Giving feedback in healthy relationships is a natural part of knowing what is working and where one stands in the scope of that relationship. Often feedback is verbal. It is also possible to communicate with facial expressions and actions.
This situation happens a lot in my life and I’ve found it hard to trust I’m doing the right things for Andy, without receiving feedback. Parkinson’s has masked his facial expressions and taken away his voice. It has also made it hard for him to help with chores.
When my mom was a caregiver to my grandmother, she sometimes expressed to me and my siblings that she felt unappreciated. Not receiving feedback- or enough appreciation- is a very common issue in family caregiving.
I have learned, through necessity, to read and feel Andy’s energy. He cannot smile or wink most days. he cannot talk. he is often passive in ways that can be unsettling. When I come home from doing errands or being at my writing group it is a 50/50 chance that he will give me a welcome hug or ignore me.

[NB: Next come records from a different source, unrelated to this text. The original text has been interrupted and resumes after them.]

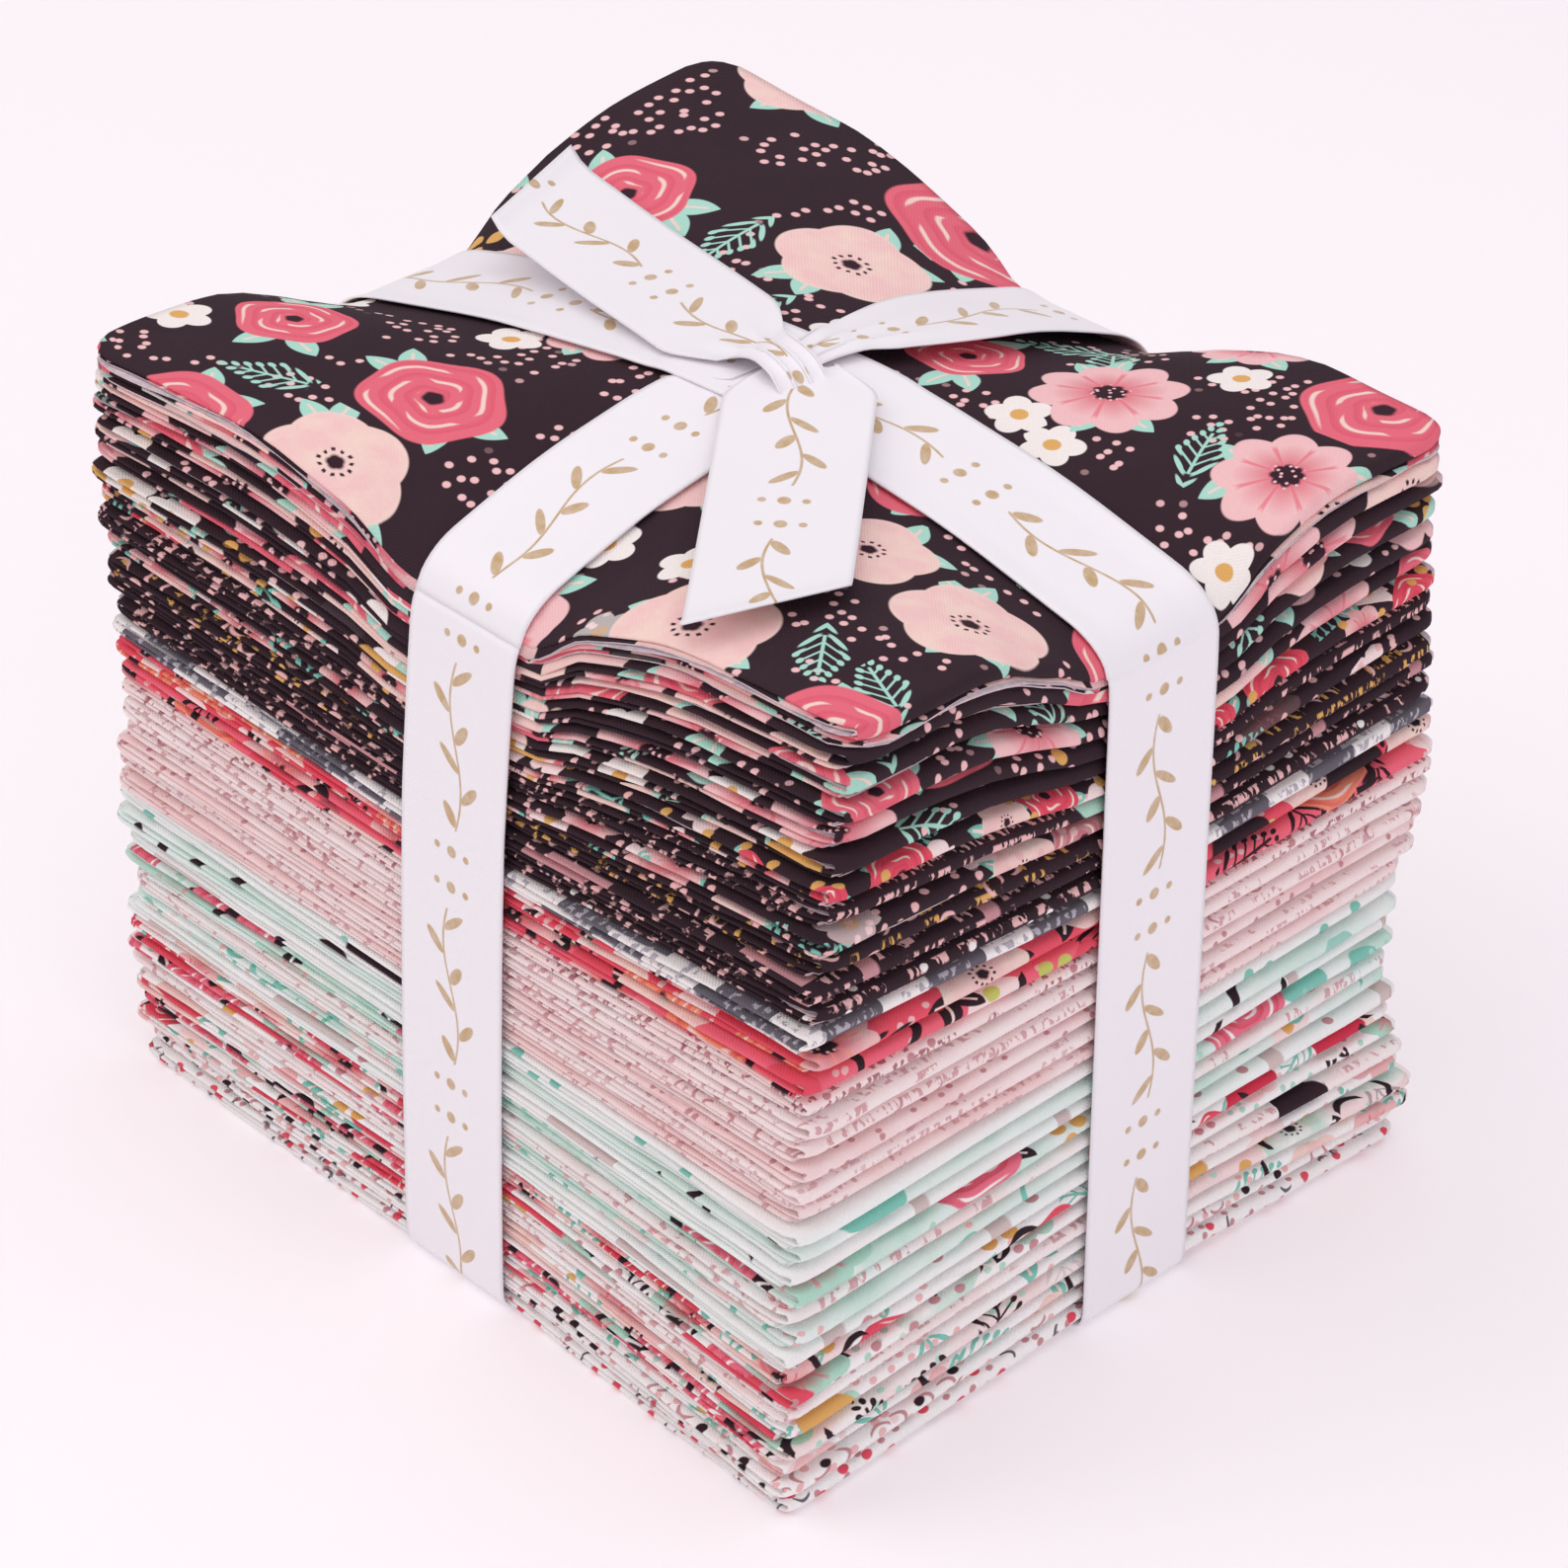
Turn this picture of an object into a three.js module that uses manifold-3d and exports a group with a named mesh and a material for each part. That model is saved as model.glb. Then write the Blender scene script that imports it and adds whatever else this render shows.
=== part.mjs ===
// A bundle of fat quarters tied with a ribbon, in millimetres, +Z up, origin under the middle.
// Each fat quarter is one cut of quilting cotton, folded in three one way and in three again
// the other way. Its solid shows the second folding: three levels in one back-and-forth
// section, a fold at +X above and a fold at -X below. The pieces lie in a stack, drawn down
// and in where the ribbon crosses the edges and puffed up at the corners.
import * as THREE from 'three';
import { mergeVertices } from 'three/addons/utils/BufferGeometryUtils.js';
import Module from 'manifold-3d';

const PIECES = 36;
const LONG = 178; // folded length of a piece, along X
const SHORT = 148; // folded width of a piece, along Y
const HEIGHT = 148; // of the stack at its corners
const PIECE_GAP = 0.47; // between one piece and the next
const LEVEL_GAP_SHARE = 0.055; // of a piece's height, between its levels
const FAN = 0.09; // how much looser the upper pieces lie than the mean

const RIBBON_WIDTH = 25.4;
const RIBBON_THICK = 1;
const RIBBON_CLEAR = 0.4; // between the ribbon and the cloth
const RIBBON_BEND = 1.2; // how far its bend at the top edges reaches in, and down the face
const STRIP = 14; // half width of the flat strip that the ribbon presses into the cloth
const SHOULDER_SHARE = 0.45; // where the puffed cloth is highest, from the strip to the edge
const PULL = 1.5; // how far the ribbon draws the edges in

const CROWN = 4; // rise of the stack's middle over its corners
const PINCH = 11; // dip of its edges under the ribbon
const PINCH_FADE = 2; // power at which both fade towards the bottom
const PUFF_STRIP = 2; // rise of the shoulders beside the ribbon
const PUFF_EDGE = 6; // rise of the shoulders at the stack's edges
const PUFF_PIECES = 10; // how many of the top pieces are puffed
const PUFF_FADE = 1.3;
const CORNER_LIFT = { near: 2.5, left: -1.5, right: -1.5, back: 4.5 };
const RIBBON_ROOM = 1.6; // rise of the lowest piece over the ribbon under it
const ROOM_PIECES = 18; // how many pieces up that rise is gone

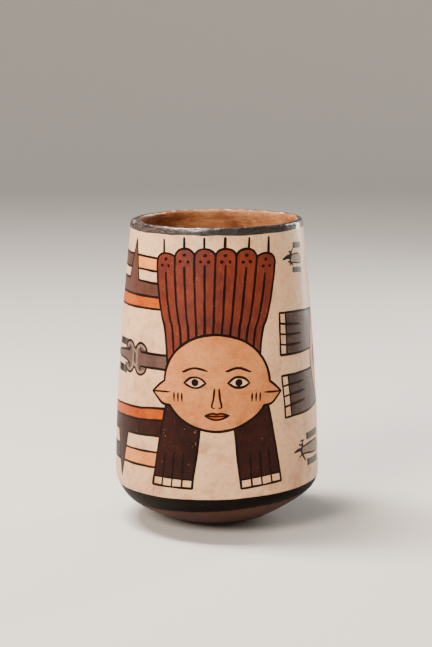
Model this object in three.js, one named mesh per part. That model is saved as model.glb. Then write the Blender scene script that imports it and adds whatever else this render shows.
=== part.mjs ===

I’ve learned that in either case I can “read” his energy and that information gives me what I need to know as his family and as his caregiver. Reading someone’s energy is a skill I believe anyone can master.
Our dog Shine knows a thing or two about reading energy. I think it’s easier because I never expected Shine to talk or wink at me or to help with the dishes. I’ve learned to have a relationship of give and take based on reading each other’s energy.
If I am sad, Shine offers me comfort every single time. I can tell when he is sad too. It makes no difference that he is sad because I’m late getting his dinner and I’m sad because my mom is dying. Sad is sad. It’s all about reading energy. Shine taught me how looking soulfully into his eyes lets me access his energy and you know what?
Our energies are always intermingling with everybody- we call it chemistry and attraction- but until there’s a reason to pay attention, we often don’t.
When I am in touch with Andy’s energy, it is a way to know him. I have learned to trust myself and him without the most regular ways of giving and receiving feedback.